Record list —
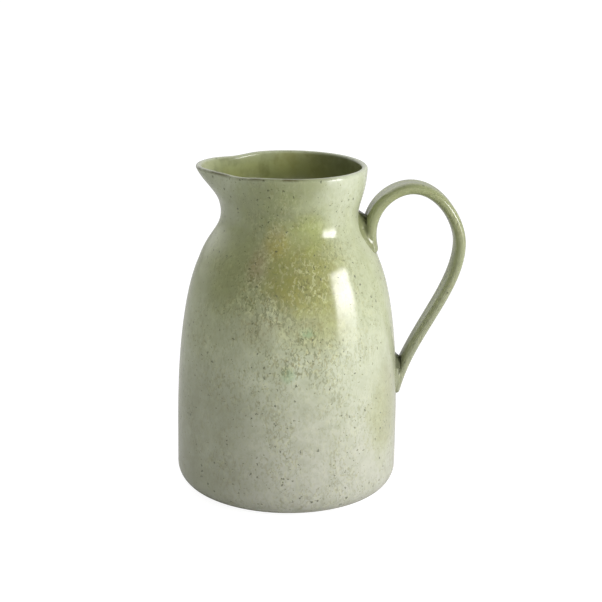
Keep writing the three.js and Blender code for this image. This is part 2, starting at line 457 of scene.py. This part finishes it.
def vessel_tree(material):
    tree = ShapeTree("thrown_vessel", VESSEL_SIZES)
    curve = wall_curve(tree)
    radius, wall = tree.size("Belly Radius"), tree.size("Wall")
    heel, lip_wall = tree.size("Heel Radius"), tree.size("Lip Wall")
    lip_radius, _, lip_height = tree.split(tree.size("Lip"))
    corner = radius - wall - INNER_HEEL_RADIUS
    foot_outer = radius - heel
    ridge = FOOT_INNER_RADIUS + FOOT_ROUNDING
    recess = FOOT_INNER_RADIUS - FOOT_SLOPE
    inner = ("inside", lambda u, v: 1.0)
    bare = ("bare", lambda u, v: 1.0)
    strips = [
        flat_strip(tree, 24, (0, RECESS_DEPTH), (recess, RECESS_DEPTH)),
        flat_strip(tree, 6, (recess, RECESS_DEPTH), (FOOT_INNER_RADIUS, FOOT_ROUNDING)),
        arc_strip(tree, 5, ridge, FOOT_ROUNDING, FOOT_ROUNDING, 180, 270, [bare]),
        flat_strip(tree, 10, (ridge, 0), (foot_outer, 0), [bare]),
        arc_strip(tree, 18, foot_outer, heel, heel, -90, 0),
        wall_strip(tree, curve, 130, 0, False, ()),
        arc_strip(tree, 14, lip_radius - lip_wall / 2, lip_height, lip_wall / 2, 0, 180,
                  [("inside", lambda u, v: v)]),
        wall_strip(tree, curve, 90, 0, True, [inner]),
        arc_strip(tree, 10, corner, FLOOR_TOP + INNER_HEEL_RADIUS, INNER_HEEL_RADIUS, 0, -90,
                  [inner]),
        flat_strip(tree, 16, (corner, FLOOR_TOP), (0, FLOOR_TOP), [inner]),
    ]
    clay = tree.weld(tree.chain(*strips))
    tree.finish(shift_to_axis(tree, sway(tree, pull_spout(tree, clay))), material)
    return tree


STRAP_SIZES = {
    **VESSEL_SIZES,
    "Crest": Vector((CREST[0], 0, CREST[1])), "Outermost": Vector((OUTERMOST[0], 0, OUTERMOST[1])),
    "Upper End": Vector((UPPER_END[0], 0, UPPER_END[1])),
    "Lower End": Vector((LOWER_END[0], 0, LOWER_END[1])),
    "Upper Width": STRAP_WIDTH[0], "Lower Width": STRAP_WIDTH[1],
    "Upper Thickness": STRAP_THICKNESS[0], "Lower Thickness": STRAP_THICKNESS[1],
    "Groove Depth": GROOVE_DEPTH, "Trimmed": True,
}


def strap_curve(tree):
    """The handle's centre line, from its upper end over the crest and down to its lower end."""
    crest, outermost = tree.size("Crest"), tree.size("Outermost")
    upper, lower = tree.size("Upper End"), tree.size("Lower End")
    return tree.chain(
        tree.bezier(upper, tree.beside(upper, *UPPER_LEAN),
                    tree.beside(crest, -BEFORE_CREST, 0), crest),
        tree.bezier(crest, tree.beside(crest, AFTER_CREST, 0),
                    tree.beside(outermost, 0, ABOVE_OUTERMOST), outermost),
        tree.bezier(outermost, tree.beside(outermost, 0, -BELOW_OUTERMOST),
                    tree.beside(lower, *LOWER_LEAN), lower),
    )


def rounded_off(tree, distance):
    """The share of the full section at a distance from an end: 0 at the end, 1 past the nose."""
    share = tree.maths("MINIMUM", distance / NOSE, 1.0)
    return tree.maths("SQRT", tree.maths("MAXIMUM", 1 - (1 - share) ** 2, 0.0))


def flattened(tree, share):
    """A sine or cosine pushed outwards, which makes an ellipse into a rounded oblong."""
    return tree.maths("SIGN", share) * abs(share) ** STRAP_ROUNDNESS


def strap_place(tree, curve):
    """Where each point of the strap's skin lies: a flattened round section with a shallow groove
    down its outer face, widening and thickening towards the ends, and rounded off at each end."""
    length = tree.add("GeometryNodeCurveLength", None, (curve,))

    def place(u, v):
        point, along = tree.sample(curve, v)
        outwards = tree.vector_maths("CROSS_PRODUCT", along, (0, 1, 0))
        travelled = v * length
        left = length - travelled
        upper = tree.bell(travelled, UPPER_FLARE)
        lower = tree.bell(left, LOWER_FLARE)
        width, thickness = [tree.size("Upper " + word) * (1 - v) + tree.size("Lower " + word) * v
                            for word in ("Width", "Thickness")]
        wide = (1 + UPPER_WIDENING * upper + LOWER_WIDENING * lower) * width / 2
        thick = (1 + UPPER_THICKENING * upper) * thickness / 2
        closing, opening = rounded_off(tree, left), rounded_off(tree, travelled)
        angle = u * math.tau
        across = flattened(tree, tree.maths("COSINE", angle))
        through = flattened(tree, tree.maths("SINE", angle))
        outer = tree.maths("GREATER_THAN", through, 0.0)
        groove = tree.size("Groove Depth") * outer * tree.bell(across, GROOVE_SPREAD)
        lift = tree.scaled(outwards, (through * thick - groove) * closing * opening)
        sideways = tree.join(0, across * wide * closing * opening, 0)
        return tree.vector_maths("ADD", tree.vector_maths("ADD", point, lift), sideways)

    return place


def strap_tree(material):
    """The strap, cut off just under the vessel's surface unless its Trimmed input is off."""
    tree = ShapeTree("pulled_strap", STRAP_SIZES)
    curve = strap_curve(tree)
    skin = tree.grid(STRAP_AROUND, STRAP_ALONG, strap_place(tree, curve))
    skin = shift_to_axis(tree, skin)
    closed = tree.weld(skin)
    wall = wall_curve(tree)
    heel = tree.size("Heel Radius")
    foot_outer = tree.size("Belly Radius") - heel
    lip_radius, _, lip_height = tree.split(tree.size("Lip"))
    core = tree.weld(tree.chain(
        flat_strip(tree, 4, (0, 0.0), (foot_outer, 0.0)),
        arc_strip(tree, 8, foot_outer, heel, heel, -90, 0),
        wall_strip(tree, wall, 130, CORE_DEPTH, False, ()),
        flat_strip(tree, 4, (lip_radius - CORE_DEPTH, lip_height), (0, lip_height)),
    ), CORE_WELD)
    core = shift_to_axis(tree, core)
    trimmed = tree.add("GeometryNodeMeshBoolean", {"operation": "DIFFERENCE", "solver": "EXACT"},
                       {"Mesh 1": closed, "Mesh 2": core})
    values = {"Switch": tree.size("Trimmed"), "False": skin, "True": trimmed}
    tree.finish(tree.add("GeometryNodeSwitch", {"input_type": "GEOMETRY"}, values), material)
    return tree


# ---- the slip joints, built as fillets between the strap and the wall ----
def outer_wall(mesh):
    """A search tree of the vessel's outside, without its hollow."""
    faces = []
    for face in mesh.polygons:
        away = Vector((face.center.x - AXIS, face.center.y, 0))
        if face.normal.dot(away) > FACES_OUT * away.length:
            faces.append(tuple(face.vertices))
    return BVHTree.FromPolygons([v.co for v in mesh.vertices], faces)


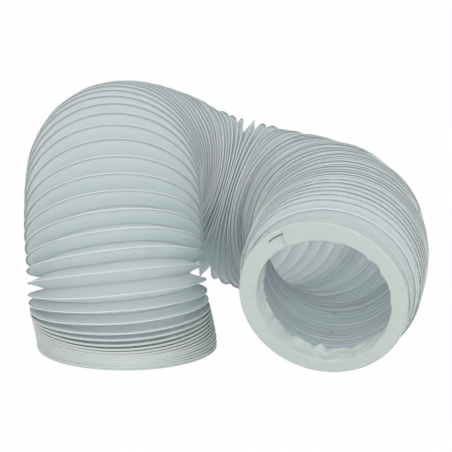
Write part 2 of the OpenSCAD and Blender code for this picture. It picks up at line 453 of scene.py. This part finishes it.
def wind(name, tree, values, wall_thickness=0):
    """One stretch of the hose, made by this tree with these inputs."""
    piece = add_object(name, spine_mesh.copy())
    winding = piece.modifiers.new("winding", "NODES")
    winding.node_group = tree
    for item in tree.interface.items_tree:
        if item.in_out == "INPUT" and item.name in values:
            winding[item.identifier] = values[item.name]
    if wall_thickness:
        wall = piece.modifiers.new("film", "SOLIDIFY")
        wall.thickness, wall.offset, wall.use_even_offset = wall_thickness, 0, False
    mesh = plain_mesh(piece)
    piece.modifiers.clear()
    piece.data = mesh
    mesh.name = name
    return piece


def go_with(piece, bodies, turns):
    """The piece rides on one body. Between two it is only baked in place: the share of the travel
    along the hose, spread evenly as the turns of a spring are, from the end of its first turn to
    the start of its last, is worked out but not kept."""
    if len(bodies) == 1:
        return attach(piece, bodies[0])
    still_turn, last_turn = turns[0] + 1, turns[1]
    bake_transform(piece)
    along = np.zeros(len(piece.data.vertices), np.float32)
    piece.data.attributes["turn"].data.foreach_get("value", along)
    from_travel, to_travel = travel_of(still_turn), travel_of(last_turn)
    share = (travel_of(along) - from_travel) / (to_travel - from_travel)
    share = np.clip(share, 0, 1).astype(np.float32)
    return piece


# Each stretch of the hose, the bodies that it goes with, and the travel in millimetres at its
# end. The last one reaches the end of the film.
stretches, turn_reached = [], 0
for stretch, bodies, reaches in (
    ("foot", ["foot", "hose"], 23), ("column", ["hose"], 193), ("arch", ["hose"], 277),
    ("rear", ["hose"], 335), ("bend", ["hose"], 380.5), ("neck", ["hose", "neck"], 426),
    ("mouth", ["neck", "mouth"], None),
):
    last_turn = film_turns
    if reaches:
        last_turn = int(round(float(np.interp(reaches * mm, travel, turn_at))))
    stretches.append((stretch, bodies, (turn_reached, last_turn)))
    turn_reached = last_turn

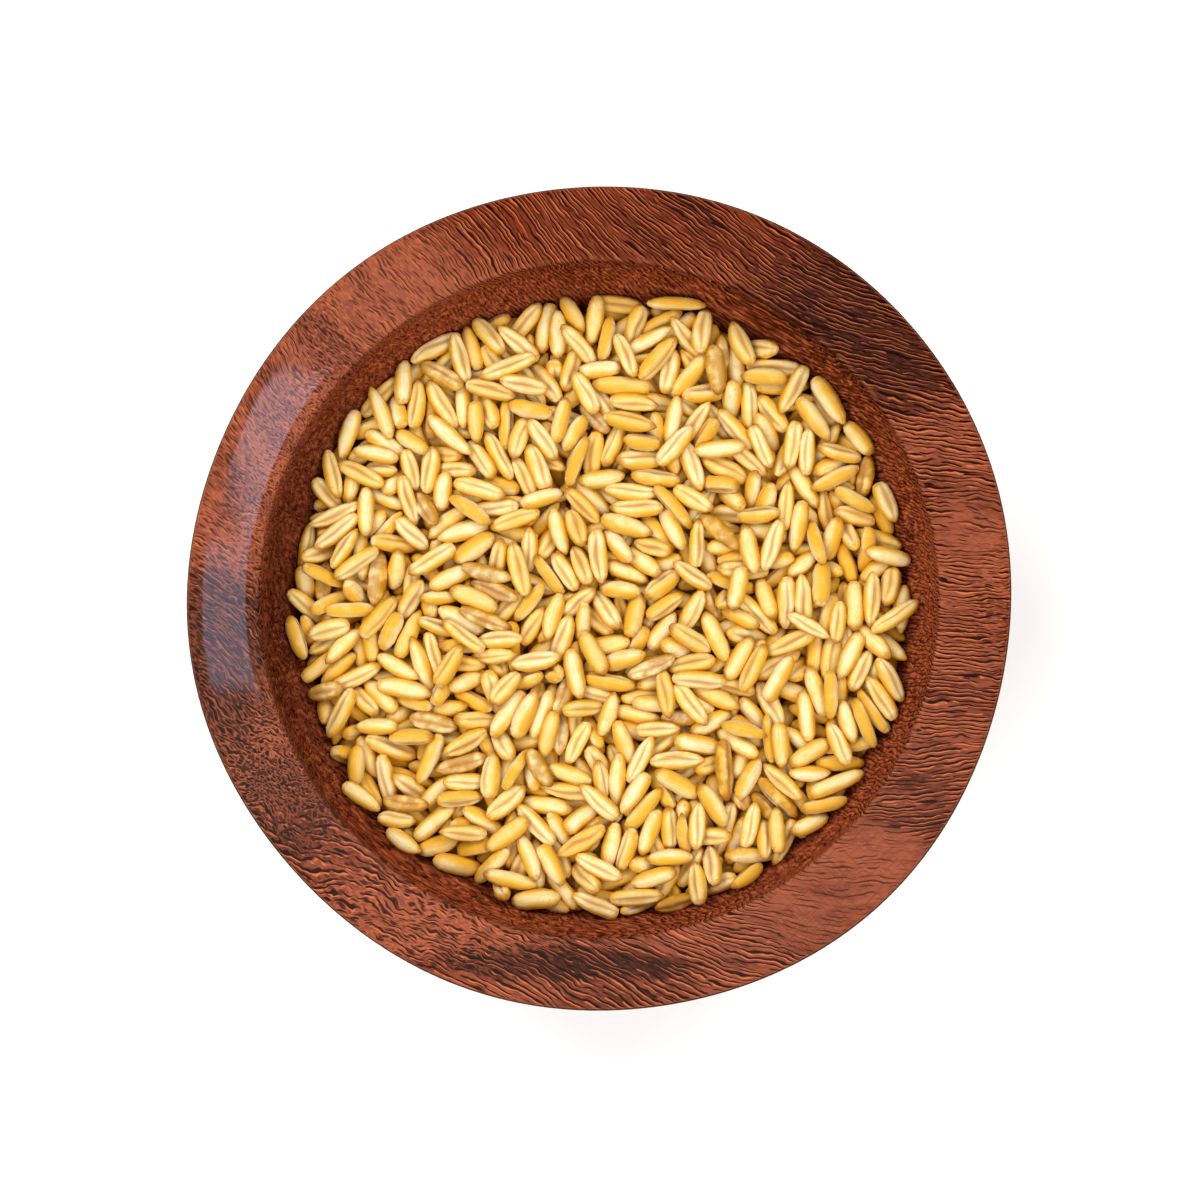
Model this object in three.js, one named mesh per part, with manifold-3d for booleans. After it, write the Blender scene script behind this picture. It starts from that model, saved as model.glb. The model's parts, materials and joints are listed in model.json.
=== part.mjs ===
// A small turned wooden bowl with a broad flat rim, filled with hulless oats to a little below the rim.
// Millimetres, +Z up. The origin is the centre of the bowl's outline, on the surface it stands on.
import * as THREE from 'three';
import { mergeVertices } from 'three/addons/utils/BufferGeometryUtils.js';
import Module from 'manifold-3d';

const wasm = await Module();
wasm.setup();

// The bowl's driving dimensions.
const RIM_RADIUS = 63.5; // mean radius of the outline
const WELL_RADIUS = 52.1; // at the edge between rim and well
const BOWL_HEIGHT = 45;
const WELL_DEPTH = 36;
const RIM_FALL = 0.6; // the rim's outer edge lies this much lower than its inner edge
const OUTER_ROUND = 1.1; // rounding where the rim meets the outside
const LIP_ROUND = 0.7; // rounding where the rim meets the well
const FOOT_RADIUS = 31;
const FOOT_HEIGHT = 3;
const FOOT_RING_WIDTH = 7;
const FOOT_RECESS = 1.5;
const SEGMENTS = 56;
const OUTSIDE_STEPS = 7;
const WELL_STEPS = 5;

// The outline was sanded by hand, so it wanders off a circle. These are the waves round it, with
// the amplitude in mm and the first crest in degrees from +X.
const OUTLINE_WAVES = [
  { count: 2, amplitude: 0.2, crest: -150 },
  { count: 3, amplitude: 0.19, crest: 174 },
  { count: 4, amplitude: 0.07, crest: 129 },
  { count: 5, amplitude: 0.09, crest: -169 },
  { count: 6, amplitude: 0.14, crest: 63 },
];
// The well was turned a little off the outline's centre, towards the lower left of the rim.
const WELL_OFFSET = new THREE.Vector2(-0.2, -0.5);

// The oats' driving dimensions.
const FILL_DEPTH = 11.5; // from the rim down to the level that the top layer lies in
const WALL_GAP = 0.45; // between the oats and the well's wall
const CHORD_ROOM = 0.6; // more at the brim, where the wall's facets cut inside the true curve
const CORE_SEGMENTS = SEGMENTS / 2; // every second facet edge of the wall has one of the core's
const KERNEL_COUNT = 345;
const KERNEL_LENGTH = { least: 6.2, most: 8.8 };
const KERNEL_WIDTH = { least: 2.45, most: 3.05 };
const KERNEL_THICKNESS_RATIO = 0.84; // of its width
const KERNEL_SINK = 0.4; // a kernel's middle lies this much below the level, on average
const HEIGHT_SPREAD = 0.38;
const PITCH_DEGREES = 7;
const ROLL_DEGREES = 14;
const SEED = 20817;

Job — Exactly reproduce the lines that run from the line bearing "bake_transform(piece)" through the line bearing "const WELL_STEPS = 5;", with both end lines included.

Result of the exercise —
    bake_transform(piece)
    along = np.zeros(len(piece.data.vertices), np.float32)
    piece.data.attributes["turn"].data.foreach_get("value", along)
    from_travel, to_travel = travel_of(still_turn), travel_of(last_turn)
    share = (travel_of(along) - from_travel) / (to_travel - from_travel)
    share = np.clip(share, 0, 1).astype(np.float32)
    return piece


# Each stretch of the hose, the bodies that it goes with, and the travel in millimetres at its
# end. The last one reaches the end of the film.
stretches, turn_reached = [], 0
for stretch, bodies, reaches in (
    ("foot", ["foot", "hose"], 23), ("column", ["hose"], 193), ("arch", ["hose"], 277),
    ("rear", ["hose"], 335), ("bend", ["hose"], 380.5), ("neck", ["hose", "neck"], 426),
    ("mouth", ["neck", "mouth"], None),
):
    last_turn = film_turns
    if reaches:
        last_turn = int(round(float(np.interp(reaches * mm, travel, turn_at))))
    stretches.append((stretch, bodies, (turn_reached, last_turn)))
    turn_reached = last_turn

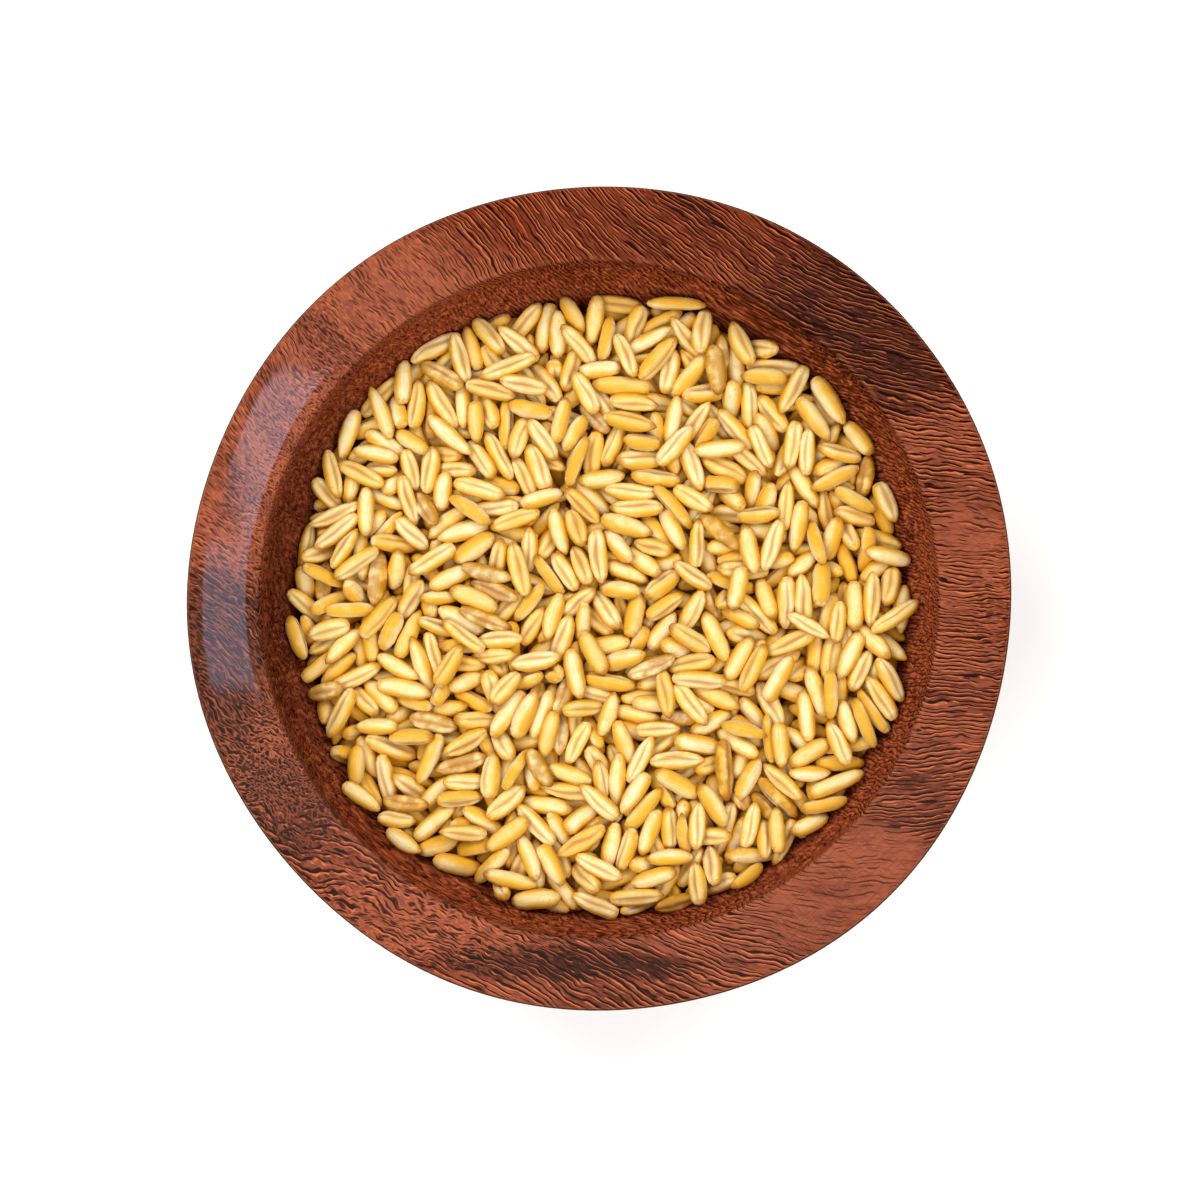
Model this object in three.js, one named mesh per part, with manifold-3d for booleans. After it, write the Blender scene script behind this picture. It starts from that model, saved as model.glb. The model's parts, materials and joints are listed in model.json.
=== part.mjs ===
// A small turned wooden bowl with a broad flat rim, filled with hulless oats to a little below the rim.
// Millimetres, +Z up. The origin is the centre of the bowl's outline, on the surface it stands on.
import * as THREE from 'three';
import { mergeVertices } from 'three/addons/utils/BufferGeometryUtils.js';
import Module from 'manifold-3d';

const wasm = await Module();
wasm.setup();

// The bowl's driving dimensions.
const RIM_RADIUS = 63.5; // mean radius of the outline
const WELL_RADIUS = 52.1; // at the edge between rim and well
const BOWL_HEIGHT = 45;
const WELL_DEPTH = 36;
const RIM_FALL = 0.6; // the rim's outer edge lies this much lower than its inner edge
const OUTER_ROUND = 1.1; // rounding where the rim meets the outside
const LIP_ROUND = 0.7; // rounding where the rim meets the well
const FOOT_RADIUS = 31;
const FOOT_HEIGHT = 3;
const FOOT_RING_WIDTH = 7;
const FOOT_RECESS = 1.5;
const SEGMENTS = 56;
const OUTSIDE_STEPS = 7;
const WELL_STEPS = 5;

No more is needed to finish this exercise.